AIM:
The lines to print start at the one containing "Write the three.js" and end at the one containing "const SEAT_Z = CROWN_TOP + GAP;"; print them exactly, ends included, and only them.

# START OF DATA RECORDS

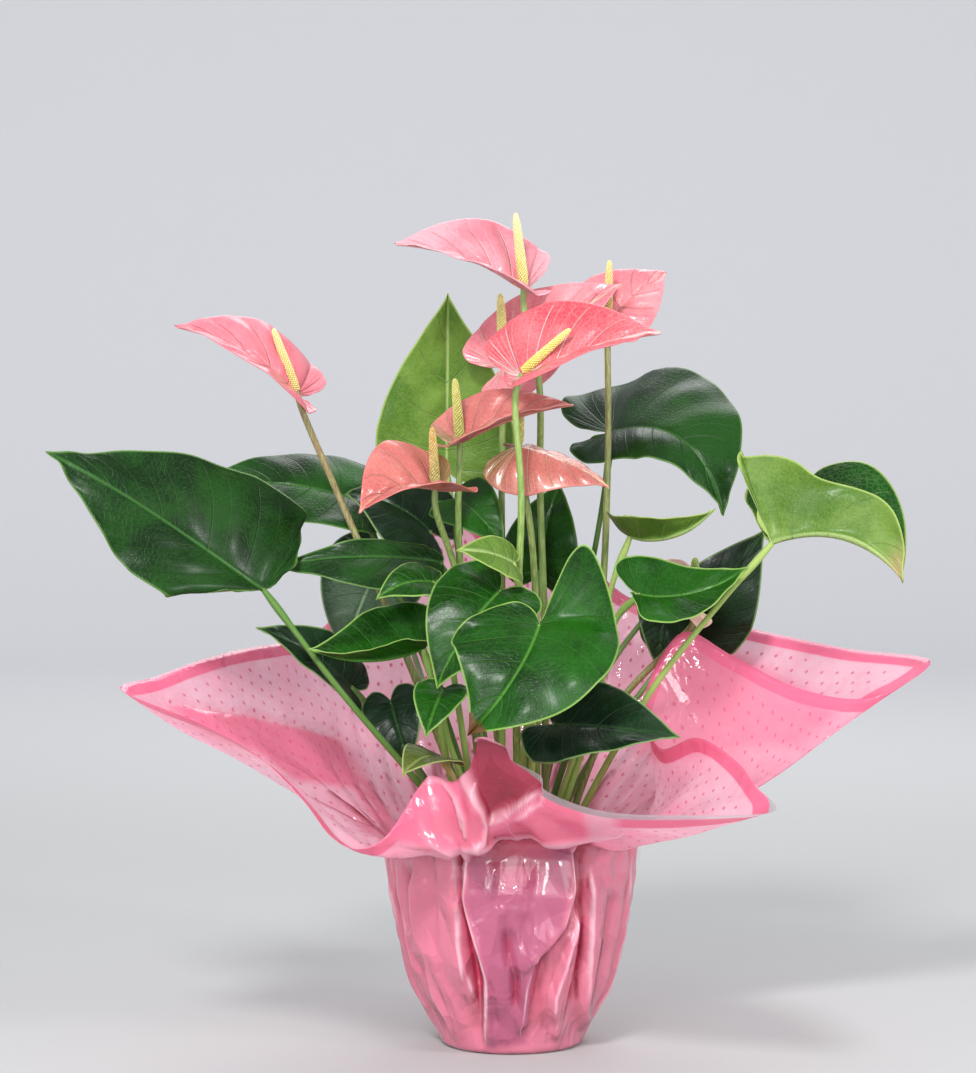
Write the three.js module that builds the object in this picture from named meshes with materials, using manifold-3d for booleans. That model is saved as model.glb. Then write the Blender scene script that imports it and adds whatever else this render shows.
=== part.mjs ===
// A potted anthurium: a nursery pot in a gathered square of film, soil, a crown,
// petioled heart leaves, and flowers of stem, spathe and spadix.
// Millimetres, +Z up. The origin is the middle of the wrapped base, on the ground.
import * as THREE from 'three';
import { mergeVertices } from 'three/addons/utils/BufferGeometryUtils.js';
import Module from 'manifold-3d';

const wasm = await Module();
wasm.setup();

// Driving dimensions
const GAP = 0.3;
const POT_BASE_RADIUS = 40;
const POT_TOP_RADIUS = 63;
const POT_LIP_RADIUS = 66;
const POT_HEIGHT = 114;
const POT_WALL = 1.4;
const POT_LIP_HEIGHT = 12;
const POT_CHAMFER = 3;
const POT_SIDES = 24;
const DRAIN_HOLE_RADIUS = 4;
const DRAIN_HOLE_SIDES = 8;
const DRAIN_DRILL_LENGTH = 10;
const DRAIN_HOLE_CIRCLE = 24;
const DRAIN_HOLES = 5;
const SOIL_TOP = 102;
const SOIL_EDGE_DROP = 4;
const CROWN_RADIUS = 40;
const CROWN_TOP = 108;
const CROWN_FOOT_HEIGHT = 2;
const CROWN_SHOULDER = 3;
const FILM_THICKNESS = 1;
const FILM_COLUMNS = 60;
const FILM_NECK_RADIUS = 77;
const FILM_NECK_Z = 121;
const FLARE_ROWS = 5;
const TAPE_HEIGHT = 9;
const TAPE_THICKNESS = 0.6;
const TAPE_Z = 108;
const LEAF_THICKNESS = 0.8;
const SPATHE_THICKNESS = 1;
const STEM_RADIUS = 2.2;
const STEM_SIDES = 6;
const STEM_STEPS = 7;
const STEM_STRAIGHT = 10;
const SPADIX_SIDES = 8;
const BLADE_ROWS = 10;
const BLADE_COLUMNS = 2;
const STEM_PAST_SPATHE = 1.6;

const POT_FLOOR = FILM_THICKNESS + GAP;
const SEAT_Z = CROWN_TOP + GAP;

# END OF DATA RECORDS
# START OF DATA RECORDS

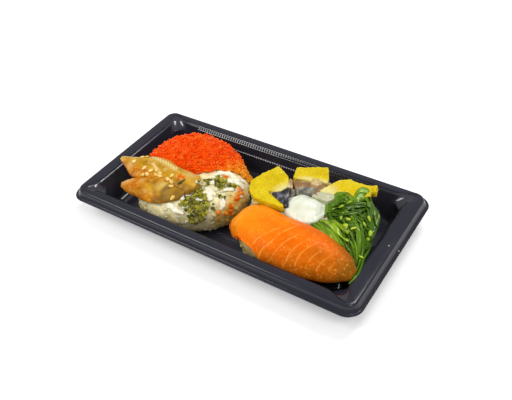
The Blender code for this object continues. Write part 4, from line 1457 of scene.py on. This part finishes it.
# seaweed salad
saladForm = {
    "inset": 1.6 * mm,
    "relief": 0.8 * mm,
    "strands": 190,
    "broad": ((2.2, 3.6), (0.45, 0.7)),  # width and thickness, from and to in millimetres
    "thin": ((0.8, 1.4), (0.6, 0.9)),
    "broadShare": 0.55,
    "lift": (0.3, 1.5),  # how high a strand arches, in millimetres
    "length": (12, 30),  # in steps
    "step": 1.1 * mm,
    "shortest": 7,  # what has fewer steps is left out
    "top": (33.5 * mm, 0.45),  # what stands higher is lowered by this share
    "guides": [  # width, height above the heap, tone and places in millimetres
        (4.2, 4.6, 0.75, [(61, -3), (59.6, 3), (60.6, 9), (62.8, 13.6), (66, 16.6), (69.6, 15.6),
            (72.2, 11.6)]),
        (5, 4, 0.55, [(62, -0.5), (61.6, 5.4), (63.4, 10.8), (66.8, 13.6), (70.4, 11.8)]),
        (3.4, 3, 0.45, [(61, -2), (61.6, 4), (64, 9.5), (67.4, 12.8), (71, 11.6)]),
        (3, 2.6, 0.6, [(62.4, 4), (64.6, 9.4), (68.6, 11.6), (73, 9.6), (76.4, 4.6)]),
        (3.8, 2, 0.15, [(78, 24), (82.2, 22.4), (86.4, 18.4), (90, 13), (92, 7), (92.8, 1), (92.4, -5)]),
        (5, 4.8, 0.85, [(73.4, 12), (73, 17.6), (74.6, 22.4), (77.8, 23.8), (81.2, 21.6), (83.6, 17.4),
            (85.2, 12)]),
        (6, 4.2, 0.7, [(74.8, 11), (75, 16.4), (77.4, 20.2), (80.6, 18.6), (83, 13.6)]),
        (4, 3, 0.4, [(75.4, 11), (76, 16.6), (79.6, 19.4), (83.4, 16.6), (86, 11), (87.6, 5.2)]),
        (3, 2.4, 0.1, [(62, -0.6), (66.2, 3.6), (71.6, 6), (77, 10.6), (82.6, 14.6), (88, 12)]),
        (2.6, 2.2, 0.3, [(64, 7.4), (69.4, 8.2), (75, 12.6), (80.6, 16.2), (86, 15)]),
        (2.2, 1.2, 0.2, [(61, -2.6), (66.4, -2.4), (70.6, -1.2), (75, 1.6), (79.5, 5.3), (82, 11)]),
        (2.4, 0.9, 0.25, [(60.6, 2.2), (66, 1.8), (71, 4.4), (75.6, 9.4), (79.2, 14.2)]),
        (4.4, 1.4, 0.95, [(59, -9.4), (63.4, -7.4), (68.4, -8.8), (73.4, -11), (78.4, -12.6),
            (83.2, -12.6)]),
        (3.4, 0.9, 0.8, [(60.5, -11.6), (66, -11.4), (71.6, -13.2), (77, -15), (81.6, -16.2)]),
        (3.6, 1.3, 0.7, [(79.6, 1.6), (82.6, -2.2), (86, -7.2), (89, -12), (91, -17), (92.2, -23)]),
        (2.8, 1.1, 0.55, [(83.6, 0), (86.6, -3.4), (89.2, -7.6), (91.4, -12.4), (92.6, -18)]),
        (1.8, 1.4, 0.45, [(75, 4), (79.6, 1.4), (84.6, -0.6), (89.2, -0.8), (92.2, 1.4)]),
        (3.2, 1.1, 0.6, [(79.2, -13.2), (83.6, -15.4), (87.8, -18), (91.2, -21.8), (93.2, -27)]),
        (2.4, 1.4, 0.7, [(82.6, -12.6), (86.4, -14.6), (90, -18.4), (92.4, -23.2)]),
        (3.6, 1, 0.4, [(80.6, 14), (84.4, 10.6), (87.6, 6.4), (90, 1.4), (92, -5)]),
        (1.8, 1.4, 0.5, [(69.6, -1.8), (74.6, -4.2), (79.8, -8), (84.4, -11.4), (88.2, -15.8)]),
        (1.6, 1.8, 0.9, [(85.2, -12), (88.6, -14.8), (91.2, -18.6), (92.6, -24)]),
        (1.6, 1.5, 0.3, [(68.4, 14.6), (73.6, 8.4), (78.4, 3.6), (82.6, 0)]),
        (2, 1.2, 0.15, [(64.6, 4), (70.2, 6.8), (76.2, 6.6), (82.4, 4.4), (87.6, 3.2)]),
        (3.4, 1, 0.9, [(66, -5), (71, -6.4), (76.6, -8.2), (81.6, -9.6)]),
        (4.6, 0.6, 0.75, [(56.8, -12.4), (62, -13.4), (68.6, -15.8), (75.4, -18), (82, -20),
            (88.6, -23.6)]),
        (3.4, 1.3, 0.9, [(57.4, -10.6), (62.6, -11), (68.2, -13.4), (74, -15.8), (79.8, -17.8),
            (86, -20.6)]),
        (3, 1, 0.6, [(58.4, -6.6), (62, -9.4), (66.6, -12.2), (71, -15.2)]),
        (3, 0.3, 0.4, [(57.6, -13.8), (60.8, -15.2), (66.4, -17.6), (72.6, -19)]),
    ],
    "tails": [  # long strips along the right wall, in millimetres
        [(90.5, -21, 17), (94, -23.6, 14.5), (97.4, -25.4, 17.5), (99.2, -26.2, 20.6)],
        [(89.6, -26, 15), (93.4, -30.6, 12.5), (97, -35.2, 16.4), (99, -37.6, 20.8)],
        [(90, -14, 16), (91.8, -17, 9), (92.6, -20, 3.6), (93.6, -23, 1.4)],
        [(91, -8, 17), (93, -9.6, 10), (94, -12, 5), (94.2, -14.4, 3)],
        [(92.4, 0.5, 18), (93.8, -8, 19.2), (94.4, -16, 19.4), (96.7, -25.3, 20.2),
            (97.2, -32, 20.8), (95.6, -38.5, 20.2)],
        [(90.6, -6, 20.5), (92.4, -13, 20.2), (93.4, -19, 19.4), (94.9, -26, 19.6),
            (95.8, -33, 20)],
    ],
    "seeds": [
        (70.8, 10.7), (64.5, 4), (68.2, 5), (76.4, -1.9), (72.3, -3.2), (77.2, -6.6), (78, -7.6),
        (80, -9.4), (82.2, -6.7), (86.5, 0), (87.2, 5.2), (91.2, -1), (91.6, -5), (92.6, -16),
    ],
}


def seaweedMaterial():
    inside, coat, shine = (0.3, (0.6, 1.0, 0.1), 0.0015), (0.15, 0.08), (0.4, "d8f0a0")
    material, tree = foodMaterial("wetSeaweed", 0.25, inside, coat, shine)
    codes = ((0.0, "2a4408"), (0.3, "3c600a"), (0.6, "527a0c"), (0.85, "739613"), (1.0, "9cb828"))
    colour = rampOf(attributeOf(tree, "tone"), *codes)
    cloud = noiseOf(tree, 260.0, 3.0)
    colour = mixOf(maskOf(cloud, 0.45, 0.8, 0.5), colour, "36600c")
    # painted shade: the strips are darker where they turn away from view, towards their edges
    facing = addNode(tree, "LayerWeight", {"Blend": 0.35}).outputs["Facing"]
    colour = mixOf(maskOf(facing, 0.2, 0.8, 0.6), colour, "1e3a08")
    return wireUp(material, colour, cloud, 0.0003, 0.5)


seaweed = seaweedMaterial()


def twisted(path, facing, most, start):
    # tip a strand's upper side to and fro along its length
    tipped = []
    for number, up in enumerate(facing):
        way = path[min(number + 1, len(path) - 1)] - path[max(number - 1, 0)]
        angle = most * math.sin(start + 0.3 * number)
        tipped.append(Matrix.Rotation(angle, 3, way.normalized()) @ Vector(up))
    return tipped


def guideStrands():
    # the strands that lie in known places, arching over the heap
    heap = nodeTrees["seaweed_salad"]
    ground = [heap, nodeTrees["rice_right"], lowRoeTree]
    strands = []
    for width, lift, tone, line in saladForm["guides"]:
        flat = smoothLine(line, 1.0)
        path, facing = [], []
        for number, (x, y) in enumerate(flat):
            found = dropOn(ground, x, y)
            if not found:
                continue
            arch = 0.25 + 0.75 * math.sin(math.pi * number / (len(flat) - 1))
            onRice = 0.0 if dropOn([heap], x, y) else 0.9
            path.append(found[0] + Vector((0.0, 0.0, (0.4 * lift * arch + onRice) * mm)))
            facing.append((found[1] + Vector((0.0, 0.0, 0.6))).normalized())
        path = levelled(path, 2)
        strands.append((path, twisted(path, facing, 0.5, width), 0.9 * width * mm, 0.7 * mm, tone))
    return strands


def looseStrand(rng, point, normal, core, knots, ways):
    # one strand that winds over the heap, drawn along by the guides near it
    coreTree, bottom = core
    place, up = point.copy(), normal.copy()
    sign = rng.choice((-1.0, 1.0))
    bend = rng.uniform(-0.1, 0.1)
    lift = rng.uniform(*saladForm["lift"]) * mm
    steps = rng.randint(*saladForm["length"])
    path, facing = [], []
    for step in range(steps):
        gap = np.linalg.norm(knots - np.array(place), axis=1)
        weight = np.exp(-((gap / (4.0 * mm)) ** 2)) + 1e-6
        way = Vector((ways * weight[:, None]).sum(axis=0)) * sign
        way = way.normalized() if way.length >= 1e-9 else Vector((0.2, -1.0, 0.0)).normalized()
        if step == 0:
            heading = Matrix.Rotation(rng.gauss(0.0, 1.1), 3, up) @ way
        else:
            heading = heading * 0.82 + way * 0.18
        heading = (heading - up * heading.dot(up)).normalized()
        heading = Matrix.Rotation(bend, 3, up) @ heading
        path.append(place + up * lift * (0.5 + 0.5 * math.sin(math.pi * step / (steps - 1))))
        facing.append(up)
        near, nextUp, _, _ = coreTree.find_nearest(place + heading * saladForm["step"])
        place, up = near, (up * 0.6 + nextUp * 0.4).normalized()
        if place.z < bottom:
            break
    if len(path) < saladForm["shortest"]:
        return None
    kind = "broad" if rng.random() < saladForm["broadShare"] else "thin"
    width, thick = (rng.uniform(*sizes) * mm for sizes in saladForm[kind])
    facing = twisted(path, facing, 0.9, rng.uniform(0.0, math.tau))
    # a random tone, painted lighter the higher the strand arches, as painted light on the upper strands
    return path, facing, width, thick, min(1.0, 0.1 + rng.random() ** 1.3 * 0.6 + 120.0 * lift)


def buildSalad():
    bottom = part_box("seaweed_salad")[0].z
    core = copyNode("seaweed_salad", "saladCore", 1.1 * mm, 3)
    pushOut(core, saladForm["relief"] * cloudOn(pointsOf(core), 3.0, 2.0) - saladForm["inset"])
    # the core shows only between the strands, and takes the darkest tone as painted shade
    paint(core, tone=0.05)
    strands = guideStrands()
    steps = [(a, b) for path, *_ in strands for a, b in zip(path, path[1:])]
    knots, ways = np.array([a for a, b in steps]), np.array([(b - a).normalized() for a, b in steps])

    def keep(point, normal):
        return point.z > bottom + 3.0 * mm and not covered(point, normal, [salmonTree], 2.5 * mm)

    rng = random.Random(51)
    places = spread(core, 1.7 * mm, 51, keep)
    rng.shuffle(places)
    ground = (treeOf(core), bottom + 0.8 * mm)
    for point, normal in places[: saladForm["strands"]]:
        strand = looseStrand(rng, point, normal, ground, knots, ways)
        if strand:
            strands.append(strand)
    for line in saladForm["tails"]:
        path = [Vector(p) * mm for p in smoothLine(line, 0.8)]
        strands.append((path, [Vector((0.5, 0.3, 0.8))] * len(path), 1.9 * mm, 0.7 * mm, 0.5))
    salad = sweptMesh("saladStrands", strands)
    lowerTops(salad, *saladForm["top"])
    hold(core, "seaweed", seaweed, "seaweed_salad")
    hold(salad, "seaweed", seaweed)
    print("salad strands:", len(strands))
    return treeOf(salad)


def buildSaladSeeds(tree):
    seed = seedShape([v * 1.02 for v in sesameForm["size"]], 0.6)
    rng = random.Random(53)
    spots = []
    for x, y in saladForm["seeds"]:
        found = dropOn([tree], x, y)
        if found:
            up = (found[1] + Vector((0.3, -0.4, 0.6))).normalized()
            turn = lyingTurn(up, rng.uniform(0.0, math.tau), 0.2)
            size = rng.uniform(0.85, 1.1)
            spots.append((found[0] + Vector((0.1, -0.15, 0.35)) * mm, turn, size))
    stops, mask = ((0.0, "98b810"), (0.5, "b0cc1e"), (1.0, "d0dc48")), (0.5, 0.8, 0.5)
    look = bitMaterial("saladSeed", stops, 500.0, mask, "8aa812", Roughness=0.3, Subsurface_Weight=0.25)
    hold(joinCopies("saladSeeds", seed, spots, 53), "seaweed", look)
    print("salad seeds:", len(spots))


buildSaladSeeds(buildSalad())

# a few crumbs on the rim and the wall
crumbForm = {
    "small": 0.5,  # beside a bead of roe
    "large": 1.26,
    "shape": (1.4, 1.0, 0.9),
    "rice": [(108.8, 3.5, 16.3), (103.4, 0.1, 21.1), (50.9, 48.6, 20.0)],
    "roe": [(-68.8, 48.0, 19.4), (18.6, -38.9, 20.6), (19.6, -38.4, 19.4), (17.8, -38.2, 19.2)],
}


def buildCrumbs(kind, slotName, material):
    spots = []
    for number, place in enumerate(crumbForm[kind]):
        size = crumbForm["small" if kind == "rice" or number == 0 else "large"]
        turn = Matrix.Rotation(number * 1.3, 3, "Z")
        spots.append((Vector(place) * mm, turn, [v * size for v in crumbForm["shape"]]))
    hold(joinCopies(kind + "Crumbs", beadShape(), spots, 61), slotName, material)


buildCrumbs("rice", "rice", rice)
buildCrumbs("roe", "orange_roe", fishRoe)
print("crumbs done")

# END OF DATA RECORDS

EXERCISE RESPONSE:
Write the three.js module that builds the object in this picture from named meshes with materials, using manifold-3d for booleans. That model is saved as model.glb. Then write the Blender scene script that imports it and adds whatever else this render shows.
=== part.mjs ===
// A potted anthurium: a nursery pot in a gathered square of film, soil, a crown,
// petioled heart leaves, and flowers of stem, spathe and spadix.
// Millimetres, +Z up. The origin is the middle of the wrapped base, on the ground.
import * as THREE from 'three';
import { mergeVertices } from 'three/addons/utils/BufferGeometryUtils.js';
import Module from 'manifold-3d';

const wasm = await Module();
wasm.setup();

// Driving dimensions
const GAP = 0.3;
const POT_BASE_RADIUS = 40;
const POT_TOP_RADIUS = 63;
const POT_LIP_RADIUS = 66;
const POT_HEIGHT = 114;
const POT_WALL = 1.4;
const POT_LIP_HEIGHT = 12;
const POT_CHAMFER = 3;
const POT_SIDES = 24;
const DRAIN_HOLE_RADIUS = 4;
const DRAIN_HOLE_SIDES = 8;
const DRAIN_DRILL_LENGTH = 10;
const DRAIN_HOLE_CIRCLE = 24;
const DRAIN_HOLES = 5;
const SOIL_TOP = 102;
const SOIL_EDGE_DROP = 4;
const CROWN_RADIUS = 40;
const CROWN_TOP = 108;
const CROWN_FOOT_HEIGHT = 2;
const CROWN_SHOULDER = 3;
const FILM_THICKNESS = 1;
const FILM_COLUMNS = 60;
const FILM_NECK_RADIUS = 77;
const FILM_NECK_Z = 121;
const FLARE_ROWS = 5;
const TAPE_HEIGHT = 9;
const TAPE_THICKNESS = 0.6;
const TAPE_Z = 108;
const LEAF_THICKNESS = 0.8;
const SPATHE_THICKNESS = 1;
const STEM_RADIUS = 2.2;
const STEM_SIDES = 6;
const STEM_STEPS = 7;
const STEM_STRAIGHT = 10;
const SPADIX_SIDES = 8;
const BLADE_ROWS = 10;
const BLADE_COLUMNS = 2;
const STEM_PAST_SPATHE = 1.6;

const POT_FLOOR = FILM_THICKNESS + GAP;
const SEAT_Z = CROWN_TOP + GAP;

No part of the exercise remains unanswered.